Data yang dihimpun oleh Aliansi Zero Waste Indonesia (AZWI) mencatat terdapat 38 TPA terbakar di sejumlah wilayah di Indonesia, mayoritas diakibatkan oleh ledakan gas metana yang menumpuk di TPA. Sejatinya kasus kebakaran TPA tidak hanya terjadi di tahun ini, namun terus berulang di setiap tahunnya.
Salah satu permasalahan utama yang dihadapi Indonesia saat ini adalah lonjakan produksi sampah yang tidak terkendali. Pertumbuhan penduduk yang pesat dan perubahan gaya hidup masyarakat telah menyebabkan peningkatan signifikan dalam volume sampah yang dihasilkan setiap tahunnya tanpa pengelolaan sampah yang tepat.
Dilansir dari The Conversation, saat ini permintaan plastik terus meningkat.
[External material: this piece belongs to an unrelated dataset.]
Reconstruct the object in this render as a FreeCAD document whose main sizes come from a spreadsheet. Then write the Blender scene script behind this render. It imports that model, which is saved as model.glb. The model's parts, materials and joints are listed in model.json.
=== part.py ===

Selama empat dekade terakhir, produksi plastik global meningkat empat kali lipat. Dengan 380 juta ton per tahun, kita memproduksi plastik 190 kali lebih banyak daripada yang kita lakukan pada 1950. Jika permintaan plastik terus tumbuh secara konsisten sebesar 4% per tahun, emisi dari produksi plastik akan mencapai 15% dari emisi global pada 2050 mendatang.
Dalam sebuah laporan, “Plastic & Climate: The Hidden Costs of a Plastic Planet,” yang dirilis oleh The Center International Environmental Law (CIEL) menyebutkan bahwa jumlah emisi karbon yang dihasilkan dari siklus produksi hingga pembuangan plastik terus meningkat. Hingga mencapai 2.8 Juta Metric Ton CO2. Itu setara dengan emisi karbon yang dihasilkan oleh 500 buah Pembangkit Listrik Tenaga Batu Bara, di tahun 2050.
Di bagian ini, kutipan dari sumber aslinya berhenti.